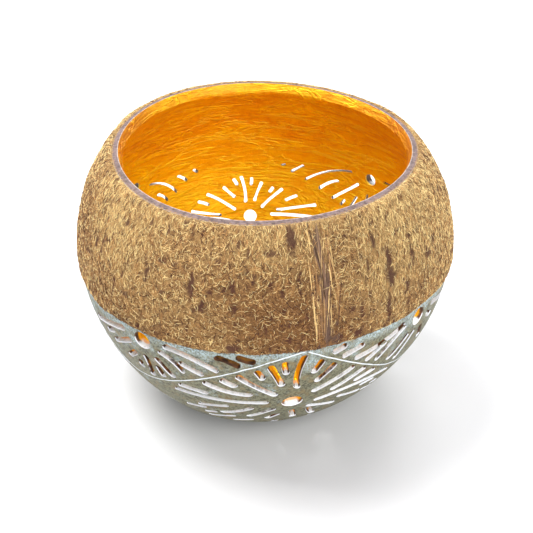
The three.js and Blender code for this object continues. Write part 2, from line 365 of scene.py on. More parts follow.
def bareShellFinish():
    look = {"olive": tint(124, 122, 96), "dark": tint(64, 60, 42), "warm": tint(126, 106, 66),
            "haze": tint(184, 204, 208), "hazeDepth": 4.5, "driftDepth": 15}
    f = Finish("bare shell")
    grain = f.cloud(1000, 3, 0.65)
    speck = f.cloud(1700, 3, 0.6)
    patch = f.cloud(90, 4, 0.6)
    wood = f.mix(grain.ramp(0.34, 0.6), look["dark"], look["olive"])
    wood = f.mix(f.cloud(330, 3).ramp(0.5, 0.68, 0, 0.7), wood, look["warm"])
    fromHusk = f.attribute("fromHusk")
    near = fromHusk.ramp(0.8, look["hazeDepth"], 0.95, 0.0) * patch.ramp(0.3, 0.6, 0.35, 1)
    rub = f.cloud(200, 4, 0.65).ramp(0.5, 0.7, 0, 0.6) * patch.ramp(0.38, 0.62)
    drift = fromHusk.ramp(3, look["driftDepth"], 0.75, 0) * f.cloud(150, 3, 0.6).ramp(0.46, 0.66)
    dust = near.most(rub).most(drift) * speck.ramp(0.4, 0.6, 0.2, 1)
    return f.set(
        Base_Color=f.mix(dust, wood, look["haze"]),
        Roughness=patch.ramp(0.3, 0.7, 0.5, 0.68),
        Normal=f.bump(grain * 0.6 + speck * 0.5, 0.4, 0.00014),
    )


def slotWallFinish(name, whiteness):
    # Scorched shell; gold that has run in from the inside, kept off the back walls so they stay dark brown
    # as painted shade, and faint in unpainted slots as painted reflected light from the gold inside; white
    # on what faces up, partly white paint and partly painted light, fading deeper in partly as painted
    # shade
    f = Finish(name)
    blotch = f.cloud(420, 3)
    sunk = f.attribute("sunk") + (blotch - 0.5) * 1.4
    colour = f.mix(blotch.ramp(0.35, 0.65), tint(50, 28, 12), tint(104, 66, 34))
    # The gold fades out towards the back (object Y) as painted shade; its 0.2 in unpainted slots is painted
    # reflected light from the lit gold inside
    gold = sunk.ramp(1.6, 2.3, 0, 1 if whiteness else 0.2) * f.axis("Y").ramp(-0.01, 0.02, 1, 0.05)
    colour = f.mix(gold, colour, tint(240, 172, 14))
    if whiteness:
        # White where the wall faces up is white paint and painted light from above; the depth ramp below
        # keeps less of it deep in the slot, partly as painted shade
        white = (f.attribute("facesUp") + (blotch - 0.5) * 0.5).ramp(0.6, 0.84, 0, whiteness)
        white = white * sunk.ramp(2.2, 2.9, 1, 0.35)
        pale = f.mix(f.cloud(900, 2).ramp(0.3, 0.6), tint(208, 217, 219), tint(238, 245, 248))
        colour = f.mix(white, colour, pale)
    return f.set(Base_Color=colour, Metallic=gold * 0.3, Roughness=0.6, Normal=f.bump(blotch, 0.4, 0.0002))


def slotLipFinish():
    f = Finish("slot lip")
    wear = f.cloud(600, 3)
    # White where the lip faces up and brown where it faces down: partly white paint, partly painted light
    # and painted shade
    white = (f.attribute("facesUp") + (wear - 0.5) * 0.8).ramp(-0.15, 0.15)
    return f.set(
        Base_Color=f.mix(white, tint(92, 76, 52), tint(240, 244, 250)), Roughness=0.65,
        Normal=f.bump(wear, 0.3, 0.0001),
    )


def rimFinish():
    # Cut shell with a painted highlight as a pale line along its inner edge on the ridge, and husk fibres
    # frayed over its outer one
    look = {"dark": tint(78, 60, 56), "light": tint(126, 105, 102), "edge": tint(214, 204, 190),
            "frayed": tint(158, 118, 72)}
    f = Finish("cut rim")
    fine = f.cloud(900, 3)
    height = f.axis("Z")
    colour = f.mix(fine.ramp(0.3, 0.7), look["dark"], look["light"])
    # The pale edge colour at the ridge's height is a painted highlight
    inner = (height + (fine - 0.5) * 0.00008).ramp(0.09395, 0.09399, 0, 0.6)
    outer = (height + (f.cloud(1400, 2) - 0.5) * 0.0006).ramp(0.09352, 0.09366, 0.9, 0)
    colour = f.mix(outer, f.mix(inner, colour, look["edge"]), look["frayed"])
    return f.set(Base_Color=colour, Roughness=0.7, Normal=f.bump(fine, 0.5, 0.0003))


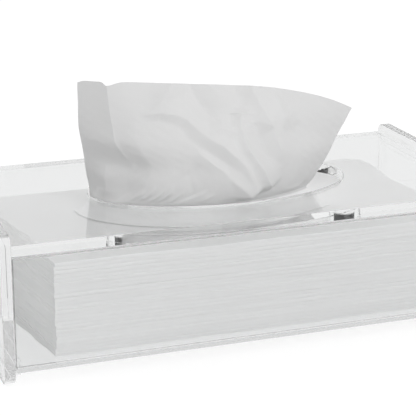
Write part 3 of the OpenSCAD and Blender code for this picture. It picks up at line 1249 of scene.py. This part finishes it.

-*-

■ **What to work on**
Copy the entries above exactly, leaving none out.

■ **Task result**
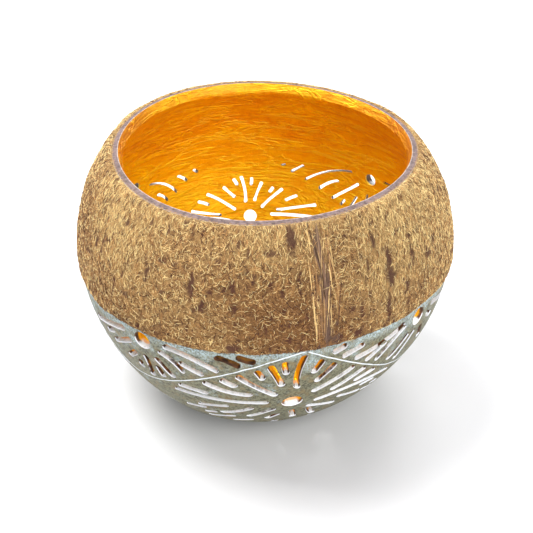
The three.js and Blender code for this object continues. Write part 2, from line 365 of scene.py on. More parts follow.
def bareShellFinish():
    look = {"olive": tint(124, 122, 96), "dark": tint(64, 60, 42), "warm": tint(126, 106, 66),
            "haze": tint(184, 204, 208), "hazeDepth": 4.5, "driftDepth": 15}
    f = Finish("bare shell")
    grain = f.cloud(1000, 3, 0.65)
    speck = f.cloud(1700, 3, 0.6)
    patch = f.cloud(90, 4, 0.6)
    wood = f.mix(grain.ramp(0.34, 0.6), look["dark"], look["olive"])
    wood = f.mix(f.cloud(330, 3).ramp(0.5, 0.68, 0, 0.7), wood, look["warm"])
    fromHusk = f.attribute("fromHusk")
    near = fromHusk.ramp(0.8, look["hazeDepth"], 0.95, 0.0) * patch.ramp(0.3, 0.6, 0.35, 1)
    rub = f.cloud(200, 4, 0.65).ramp(0.5, 0.7, 0, 0.6) * patch.ramp(0.38, 0.62)
    drift = fromHusk.ramp(3, look["driftDepth"], 0.75, 0) * f.cloud(150, 3, 0.6).ramp(0.46, 0.66)
    dust = near.most(rub).most(drift) * speck.ramp(0.4, 0.6, 0.2, 1)
    return f.set(
        Base_Color=f.mix(dust, wood, look["haze"]),
        Roughness=patch.ramp(0.3, 0.7, 0.5, 0.68),
        Normal=f.bump(grain * 0.6 + speck * 0.5, 0.4, 0.00014),
    )


def slotWallFinish(name, whiteness):
    # Scorched shell; gold that has run in from the inside, kept off the back walls so they stay dark brown
    # as painted shade, and faint in unpainted slots as painted reflected light from the gold inside; white
    # on what faces up, partly white paint and partly painted light, fading deeper in partly as painted
    # shade
    f = Finish(name)
    blotch = f.cloud(420, 3)
    sunk = f.attribute("sunk") + (blotch - 0.5) * 1.4
    colour = f.mix(blotch.ramp(0.35, 0.65), tint(50, 28, 12), tint(104, 66, 34))
    # The gold fades out towards the back (object Y) as painted shade; its 0.2 in unpainted slots is painted
    # reflected light from the lit gold inside
    gold = sunk.ramp(1.6, 2.3, 0, 1 if whiteness else 0.2) * f.axis("Y").ramp(-0.01, 0.02, 1, 0.05)
    colour = f.mix(gold, colour, tint(240, 172, 14))
    if whiteness:
        # White where the wall faces up is white paint and painted light from above; the depth ramp below
        # keeps less of it deep in the slot, partly as painted shade
        white = (f.attribute("facesUp") + (blotch - 0.5) * 0.5).ramp(0.6, 0.84, 0, whiteness)
        white = white * sunk.ramp(2.2, 2.9, 1, 0.35)
        pale = f.mix(f.cloud(900, 2).ramp(0.3, 0.6), tint(208, 217, 219), tint(238, 245, 248))
        colour = f.mix(white, colour, pale)
    return f.set(Base_Color=colour, Metallic=gold * 0.3, Roughness=0.6, Normal=f.bump(blotch, 0.4, 0.0002))


def slotLipFinish():
    f = Finish("slot lip")
    wear = f.cloud(600, 3)
    # White where the lip faces up and brown where it faces down: partly white paint, partly painted light
    # and painted shade
    white = (f.attribute("facesUp") + (wear - 0.5) * 0.8).ramp(-0.15, 0.15)
    return f.set(
        Base_Color=f.mix(white, tint(92, 76, 52), tint(240, 244, 250)), Roughness=0.65,
        Normal=f.bump(wear, 0.3, 0.0001),
    )


def rimFinish():
    # Cut shell with a painted highlight as a pale line along its inner edge on the ridge, and husk fibres
    # frayed over its outer one
    look = {"dark": tint(78, 60, 56), "light": tint(126, 105, 102), "edge": tint(214, 204, 190),
            "frayed": tint(158, 118, 72)}
    f = Finish("cut rim")
    fine = f.cloud(900, 3)
    height = f.axis("Z")
    colour = f.mix(fine.ramp(0.3, 0.7), look["dark"], look["light"])
    # The pale edge colour at the ridge's height is a painted highlight
    inner = (height + (fine - 0.5) * 0.00008).ramp(0.09395, 0.09399, 0, 0.6)
    outer = (height + (f.cloud(1400, 2) - 0.5) * 0.0006).ramp(0.09352, 0.09366, 0.9, 0)
    colour = f.mix(outer, f.mix(inner, colour, look["edge"]), look["frayed"])
    return f.set(Base_Color=colour, Roughness=0.7, Normal=f.bump(fine, 0.5, 0.0003))


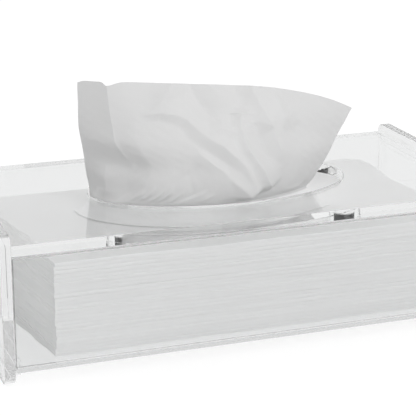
Write part 3 of the OpenSCAD and Blender code for this picture. It picks up at line 1249 of scene.py. This part finishes it.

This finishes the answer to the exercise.